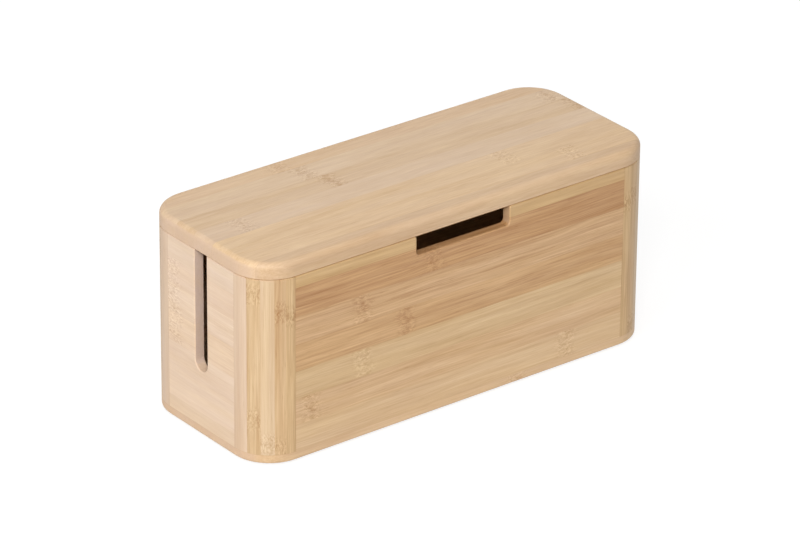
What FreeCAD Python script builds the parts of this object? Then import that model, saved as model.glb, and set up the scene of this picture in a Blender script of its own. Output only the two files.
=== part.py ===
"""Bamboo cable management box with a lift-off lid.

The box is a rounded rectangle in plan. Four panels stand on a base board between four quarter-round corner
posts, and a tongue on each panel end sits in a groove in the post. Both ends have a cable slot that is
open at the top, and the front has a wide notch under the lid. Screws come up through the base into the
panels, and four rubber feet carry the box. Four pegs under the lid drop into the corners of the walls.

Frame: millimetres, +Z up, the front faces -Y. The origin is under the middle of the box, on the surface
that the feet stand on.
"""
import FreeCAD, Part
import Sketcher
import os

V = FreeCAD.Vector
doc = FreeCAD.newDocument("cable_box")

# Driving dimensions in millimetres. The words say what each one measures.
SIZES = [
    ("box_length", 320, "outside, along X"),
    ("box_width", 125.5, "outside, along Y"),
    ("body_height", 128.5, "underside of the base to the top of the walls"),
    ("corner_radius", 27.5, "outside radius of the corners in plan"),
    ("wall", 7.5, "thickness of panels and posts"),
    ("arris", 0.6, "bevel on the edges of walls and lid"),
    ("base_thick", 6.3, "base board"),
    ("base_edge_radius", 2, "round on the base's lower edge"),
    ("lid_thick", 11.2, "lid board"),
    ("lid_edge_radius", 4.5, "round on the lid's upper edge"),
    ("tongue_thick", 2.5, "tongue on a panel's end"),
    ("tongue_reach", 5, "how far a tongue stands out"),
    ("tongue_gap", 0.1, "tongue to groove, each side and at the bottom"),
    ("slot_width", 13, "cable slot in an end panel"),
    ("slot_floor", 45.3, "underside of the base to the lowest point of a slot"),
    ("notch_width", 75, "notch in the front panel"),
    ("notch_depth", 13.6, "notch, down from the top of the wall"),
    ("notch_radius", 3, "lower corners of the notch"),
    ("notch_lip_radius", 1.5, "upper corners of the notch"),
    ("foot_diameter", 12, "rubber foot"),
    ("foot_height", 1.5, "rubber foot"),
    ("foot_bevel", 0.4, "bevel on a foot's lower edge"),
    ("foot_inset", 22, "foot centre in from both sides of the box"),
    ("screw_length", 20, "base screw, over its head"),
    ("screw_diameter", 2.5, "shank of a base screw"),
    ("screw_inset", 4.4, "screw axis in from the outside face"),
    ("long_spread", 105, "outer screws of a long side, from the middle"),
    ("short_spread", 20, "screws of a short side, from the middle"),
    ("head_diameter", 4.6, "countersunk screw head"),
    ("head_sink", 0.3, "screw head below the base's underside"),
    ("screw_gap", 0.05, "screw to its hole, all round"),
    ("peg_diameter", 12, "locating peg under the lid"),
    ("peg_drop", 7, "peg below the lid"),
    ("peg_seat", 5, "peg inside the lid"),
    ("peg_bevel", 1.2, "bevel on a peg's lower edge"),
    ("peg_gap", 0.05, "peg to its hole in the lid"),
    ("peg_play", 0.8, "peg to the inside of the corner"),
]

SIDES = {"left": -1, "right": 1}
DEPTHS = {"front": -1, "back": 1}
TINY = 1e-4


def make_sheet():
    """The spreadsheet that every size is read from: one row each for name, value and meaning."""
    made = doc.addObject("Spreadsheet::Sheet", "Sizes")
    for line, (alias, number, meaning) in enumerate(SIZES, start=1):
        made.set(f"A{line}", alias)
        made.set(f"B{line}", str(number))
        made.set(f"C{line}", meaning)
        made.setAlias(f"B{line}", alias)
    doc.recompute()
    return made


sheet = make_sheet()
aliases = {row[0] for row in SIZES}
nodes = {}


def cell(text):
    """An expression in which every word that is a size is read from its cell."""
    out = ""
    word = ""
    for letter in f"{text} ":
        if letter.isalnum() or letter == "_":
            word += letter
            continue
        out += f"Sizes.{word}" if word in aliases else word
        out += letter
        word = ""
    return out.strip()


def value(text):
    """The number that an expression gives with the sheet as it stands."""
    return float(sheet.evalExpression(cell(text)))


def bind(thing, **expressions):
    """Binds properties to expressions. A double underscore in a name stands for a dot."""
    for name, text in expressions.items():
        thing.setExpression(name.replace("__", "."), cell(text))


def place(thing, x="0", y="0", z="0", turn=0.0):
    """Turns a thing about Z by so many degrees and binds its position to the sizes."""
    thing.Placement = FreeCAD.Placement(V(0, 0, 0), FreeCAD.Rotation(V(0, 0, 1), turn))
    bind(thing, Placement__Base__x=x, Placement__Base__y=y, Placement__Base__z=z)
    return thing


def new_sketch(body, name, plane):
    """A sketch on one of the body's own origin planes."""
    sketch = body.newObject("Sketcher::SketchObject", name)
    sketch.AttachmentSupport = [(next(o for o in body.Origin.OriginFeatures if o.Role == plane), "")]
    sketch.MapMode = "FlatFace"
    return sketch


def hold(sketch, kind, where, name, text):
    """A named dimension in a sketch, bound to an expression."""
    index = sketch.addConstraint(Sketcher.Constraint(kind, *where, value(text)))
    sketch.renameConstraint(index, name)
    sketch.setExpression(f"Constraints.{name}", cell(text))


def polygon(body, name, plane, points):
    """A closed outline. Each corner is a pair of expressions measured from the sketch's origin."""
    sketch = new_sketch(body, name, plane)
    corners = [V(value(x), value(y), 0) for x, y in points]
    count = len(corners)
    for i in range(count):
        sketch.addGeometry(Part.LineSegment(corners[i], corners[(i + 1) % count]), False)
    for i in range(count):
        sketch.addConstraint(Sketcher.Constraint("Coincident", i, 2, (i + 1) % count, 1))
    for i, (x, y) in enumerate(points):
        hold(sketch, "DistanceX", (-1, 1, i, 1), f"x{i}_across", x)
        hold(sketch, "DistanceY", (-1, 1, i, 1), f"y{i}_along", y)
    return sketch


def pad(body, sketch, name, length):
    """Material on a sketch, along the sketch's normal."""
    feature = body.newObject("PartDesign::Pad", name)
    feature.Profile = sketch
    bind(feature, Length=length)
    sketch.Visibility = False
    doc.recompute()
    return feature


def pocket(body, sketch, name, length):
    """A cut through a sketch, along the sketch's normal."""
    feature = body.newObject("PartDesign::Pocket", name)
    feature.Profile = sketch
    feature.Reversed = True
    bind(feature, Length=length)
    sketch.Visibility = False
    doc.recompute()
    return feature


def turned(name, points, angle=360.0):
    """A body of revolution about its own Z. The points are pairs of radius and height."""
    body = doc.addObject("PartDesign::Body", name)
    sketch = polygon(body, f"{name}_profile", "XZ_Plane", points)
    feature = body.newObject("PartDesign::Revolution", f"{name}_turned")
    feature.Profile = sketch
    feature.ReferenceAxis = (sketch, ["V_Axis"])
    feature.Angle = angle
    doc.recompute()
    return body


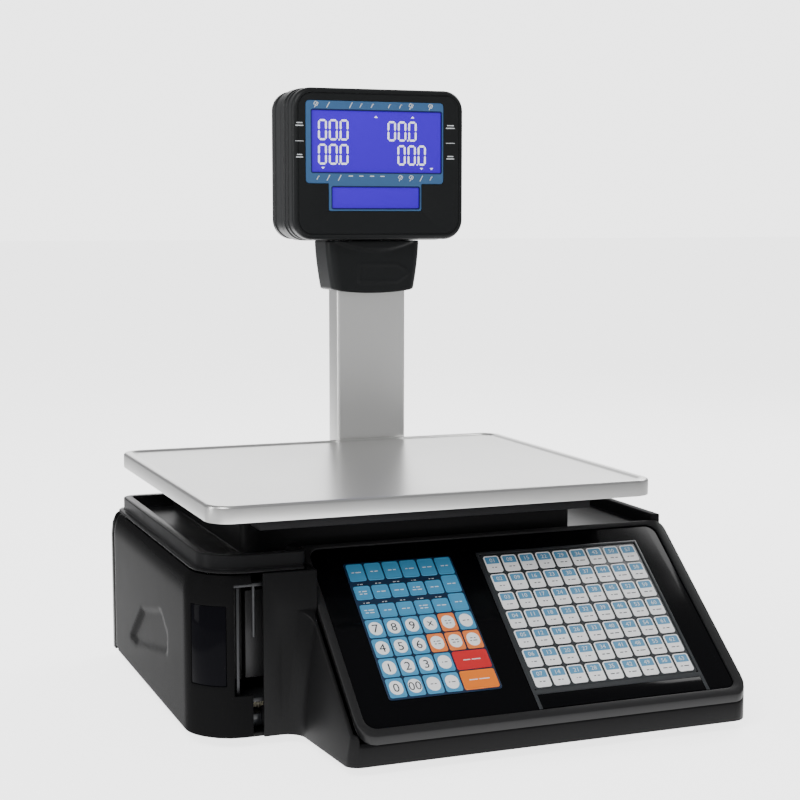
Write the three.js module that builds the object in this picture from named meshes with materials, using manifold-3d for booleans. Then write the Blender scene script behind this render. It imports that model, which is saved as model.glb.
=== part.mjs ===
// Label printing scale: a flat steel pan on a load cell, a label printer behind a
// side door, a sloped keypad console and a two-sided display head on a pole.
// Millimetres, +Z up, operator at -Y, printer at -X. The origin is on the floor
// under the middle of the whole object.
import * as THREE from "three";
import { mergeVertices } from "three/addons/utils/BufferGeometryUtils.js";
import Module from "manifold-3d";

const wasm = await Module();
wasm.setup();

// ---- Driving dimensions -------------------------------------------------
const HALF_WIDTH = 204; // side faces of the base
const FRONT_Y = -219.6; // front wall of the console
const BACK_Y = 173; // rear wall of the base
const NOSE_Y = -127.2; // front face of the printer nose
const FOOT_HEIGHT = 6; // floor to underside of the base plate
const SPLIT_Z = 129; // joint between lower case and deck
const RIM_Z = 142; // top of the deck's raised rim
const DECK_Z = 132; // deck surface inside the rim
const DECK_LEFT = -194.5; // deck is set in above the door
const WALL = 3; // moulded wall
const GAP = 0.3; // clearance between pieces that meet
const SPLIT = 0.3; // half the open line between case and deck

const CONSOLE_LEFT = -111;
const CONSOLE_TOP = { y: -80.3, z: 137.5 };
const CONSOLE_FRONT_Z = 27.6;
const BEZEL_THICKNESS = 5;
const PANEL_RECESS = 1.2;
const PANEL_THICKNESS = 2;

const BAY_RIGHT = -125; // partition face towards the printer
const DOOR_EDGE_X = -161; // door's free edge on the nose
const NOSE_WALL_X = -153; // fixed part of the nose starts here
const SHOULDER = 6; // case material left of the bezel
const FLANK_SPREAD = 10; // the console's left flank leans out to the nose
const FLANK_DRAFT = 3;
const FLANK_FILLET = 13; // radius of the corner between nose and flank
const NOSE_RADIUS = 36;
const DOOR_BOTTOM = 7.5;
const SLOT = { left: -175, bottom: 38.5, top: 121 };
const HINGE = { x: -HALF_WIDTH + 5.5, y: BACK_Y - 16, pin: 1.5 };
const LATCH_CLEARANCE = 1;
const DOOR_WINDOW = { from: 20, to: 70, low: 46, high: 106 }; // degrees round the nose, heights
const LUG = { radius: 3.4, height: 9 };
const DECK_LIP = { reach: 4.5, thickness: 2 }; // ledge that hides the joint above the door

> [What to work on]
Using the entries above, give again exactly the lines from the line holding "Write the three.js" through the line holding "const PANEL_THICKNESS = 2;". Include both end lines and nothing else.

> [Output of the exercise]
Write the three.js module that builds the object in this picture from named meshes with materials, using manifold-3d for booleans. Then write the Blender scene script behind this render. It imports that model, which is saved as model.glb.
=== part.mjs ===
// Label printing scale: a flat steel pan on a load cell, a label printer behind a
// side door, a sloped keypad console and a two-sided display head on a pole.
// Millimetres, +Z up, operator at -Y, printer at -X. The origin is on the floor
// under the middle of the whole object.
import * as THREE from "three";
import { mergeVertices } from "three/addons/utils/BufferGeometryUtils.js";
import Module from "manifold-3d";

const wasm = await Module();
wasm.setup();

// ---- Driving dimensions -------------------------------------------------
const HALF_WIDTH = 204; // side faces of the base
const FRONT_Y = -219.6; // front wall of the console
const BACK_Y = 173; // rear wall of the base
const NOSE_Y = -127.2; // front face of the printer nose
const FOOT_HEIGHT = 6; // floor to underside of the base plate
const SPLIT_Z = 129; // joint between lower case and deck
const RIM_Z = 142; // top of the deck's raised rim
const DECK_Z = 132; // deck surface inside the rim
const DECK_LEFT = -194.5; // deck is set in above the door
const WALL = 3; // moulded wall
const GAP = 0.3; // clearance between pieces that meet
const SPLIT = 0.3; // half the open line between case and deck

const CONSOLE_LEFT = -111;
const CONSOLE_TOP = { y: -80.3, z: 137.5 };
const CONSOLE_FRONT_Z = 27.6;
const BEZEL_THICKNESS = 5;
const PANEL_RECESS = 1.2;
const PANEL_THICKNESS = 2;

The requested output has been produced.